The Child Poverty Action Group in Scotland has described the Scottish child payment, which was announced yesterday, as a
“game changer in the fight to end child poverty.”
Will the Minister think about whether he could bring in something similar to help with child poverty throughout the UK?
I am very much of the mindset that we should share best practice throughout the four nations, and I intend to visit to Scotland to look at what is being done there and to share what we are doing in England, too.
Many of the young people involved in the children’s future food report queried why unhealthy food is cheaper and more readily available than healthier choices. Through our childhood obesity plan, the Government are taking forward significant action on the advertising and promotion of unhealthy foods to children.
In the few minutes I have left, I shall address some of the direct questions I was asked. The right hon. Member for Birkenhead asked about the future of the holiday programme, which will of course be part of the spending review considerations. We have already learned a tremendous amount from this year’s and last year’s programmes on holiday activities. That evidence will help me in my discussions with the Treasury.

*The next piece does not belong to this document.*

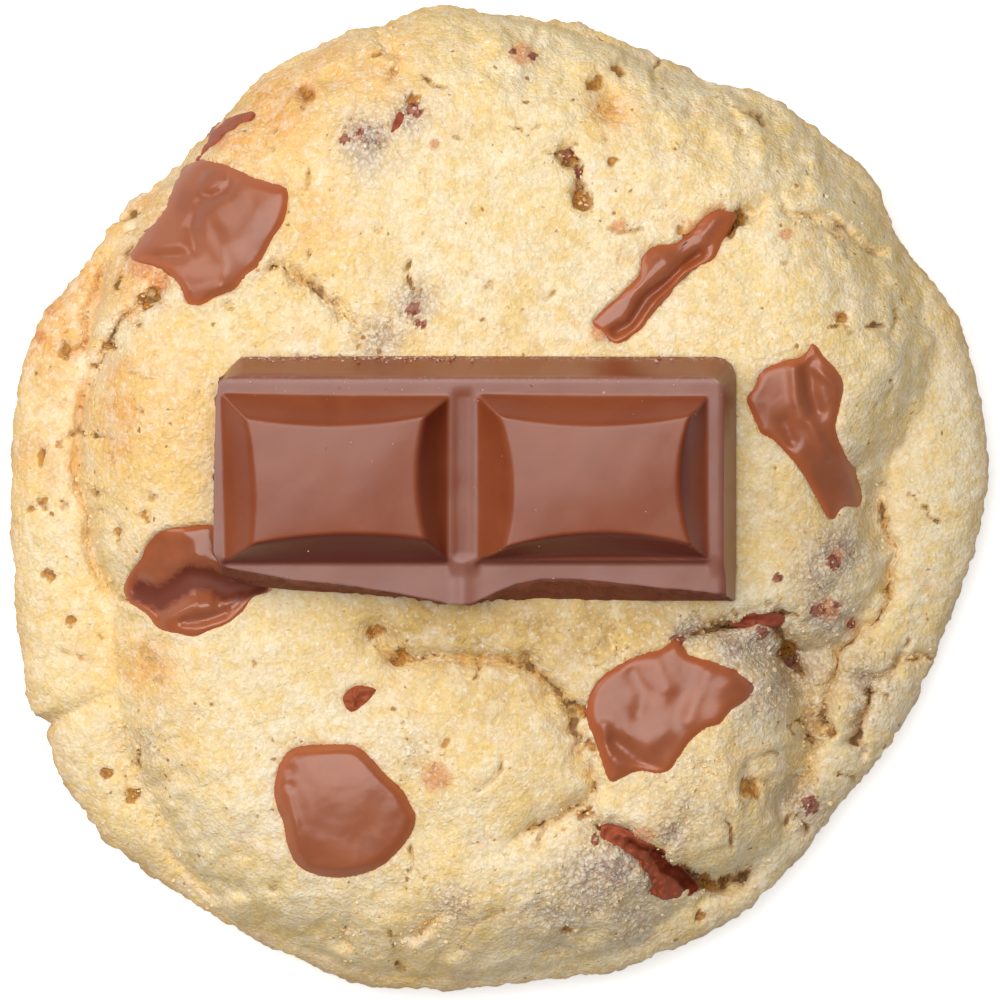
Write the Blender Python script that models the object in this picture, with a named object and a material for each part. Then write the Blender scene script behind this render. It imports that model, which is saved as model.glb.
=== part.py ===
"""A large soft-baked cookie with pockets of melted milk chocolate, and a two-square piece of bar on top.

The cookie is a puffed dome of dough that has slumped over a lower skirt, with a fold where the two
meet, cracks across the top, and pockets that hold the chocolate chunks. Its origin is under its middle,
on the surface that it lies on. +Z is up, and +Y points to the side that the bar's moulded edge faces.

Shapes are worked out in millimetres and become metres when their points are written.
"""

import math
from dataclasses import dataclass

import bmesh
import bpy
import numpy as np
from mathutils import Matrix

METRES = 0.001

# The cookie's height at its rim, its skirt and its dome
RIM_HEIGHT = 3.6
SKIRT_HEIGHT = 9.4
SKIRT_SHOULDER = 7.5
DOME_FOOT = 4.2
DOME_HEIGHT = 20.0
DOME_SHOULDER = 11.0
DOME_CENTRE = (-2.0, 2.0)
DOME_FALL = 0.0022
UNDERCUT = 2.4
MERGE_REACH = 0.9

# How the sphere's latitudes are shared out between the top, the side and the underside, in degrees
RIM_COLATITUDE = 112.0
BASE_COLATITUDE = 140.0
RIM_CROWDING = 1.25

# The piece of bar
BAR_CENTRE = (-2.0, 2.0)
BAR_LEAN = math.radians(6.0)
BAR_SEAT = 19.3
SLAB_THICKNESS = 5.8
SQUARE_RISE = 2.9
SQUARE_CENTRES = ((-15.30, 2.50), (8.80, 2.40))
SQUARE_FOOT = (21.2, 15.3)
SQUARE_TOP = (16.9, 11.6)
SQUARE_TOP_BOW = 0.85
SQUARE_ROOT = 0.3
SIDE_STEPS = 6

GAP = 0.3
COOKIE_TRIANGLES = 8200
SPHERE_LEVELS = 7

# The cookie's outline from above, counter-clockwise from its right
COOKIE_OUTLINE = (
    (46.4, 2.0), (45.9, 8.5), (44.3, 14.8), (42.5, 18.6), (39.4, 22.6), (37.3, 25.8),
    (35.4, 30.0), (32.8, 32.8), (29.5, 35.6), (25.0, 38.4), (20.0, 39.6), (15.0, 42.0),
    (10.0, 44.2), (6.0, 45.0), (0.0, 45.8), (-5.5, 46.5), (-10.0, 45.2), (-14.5, 44.2),
    (-18.8, 42.3), (-23.0, 39.3), (-26.0, 36.0), (-31.0, 31.2), (-36.0, 26.5), (-38.5, 23.0),
    (-40.8, 19.9), (-43.4, 17.0), (-45.2, 12.0), (-46.0, 7.0), (-46.3, 0.5), (-46.1, -7.0),
    (-45.2, -14.0), (-44.3, -19.8), (-42.4, -22.0), (-41.4, -26.0), (-37.5, -32.0),
    (-33.0, -35.6), (-28.5, -38.8), (-23.0, -41.4), (-18.5, -43.8), (-12.0, -46.0),
    (-5.0, -46.5), (2.0, -46.1), (7.0, -45.2), (11.0, -44.6), (17.0, -42.4), (23.0, -39.2),
    (28.0, -34.4), (33.0, -28.2), (37.5, -22.7), (40.2, -17.5), (42.8, -10.8), (45.2, -4.5),
)

# Where the dome's side leaves the skirt
DOME_OUTLINE = (
    (36.2, 1.0), (38.8, 6.0), (41.0, 12.0), (40.2, 18.0), (37.3, 23.4), (34.4, 28.4),
    (30.8, 33.0), (26.0, 36.8), (20.0, 39.0), (15.0, 41.0), (8.5, 43.6), (2.0, 45.2),
    (-5.5, 46.0), (-10.0, 44.8), (-15.5, 43.3), (-20.5, 40.4), (-24.5, 37.2), (-28.2, 33.4),
    (-32.2, 29.0), (-35.0, 25.4), (-37.4, 21.6), (-38.8, 17.0), (-39.6, 12.5), (-40.2, 6.0),
    (-40.2, 0.0), (-39.4, -5.0), (-37.8, -10.0), (-37.2, -16.0), (-36.6, -21.0),
    (-35.0, -26.0), (-32.6, -31.0), (-29.6, -35.6), (-25.0, -39.4), (-18.0, -43.0),
    (-10.0, -45.2), (-3.0, -45.5), (3.5, -44.9), (9.0, -43.8), (14.0, -41.9), (18.0, -39.4),
    (21.5, -36.6), (24.6, -35.0), (27.2, -32.0), (27.2, -29.4), (28.7, -26.4), (29.7, -22.5),
    (28.9, -18.6), (28.0, -15.6), (30.8, -14.4), (34.4, -12.6), (36.6, -8.8), (37.0, -5.0),
)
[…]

My hon. Friend the Member for Congleton mentioned the programme’s value for money. Our independent evaluation of the programme will report on that early next year. I am conscious of the time, however, so while I have detailed responses to her points and those made by other hon. Members, I will write to them rather than taking any more of the House’s time.
I am enormously grateful to the right hon. Member for Birkenhead for securing the debate and all colleagues who participated. The Government are already taking important and significant steps, and we will continue to do so, while working with all those involved in this important report.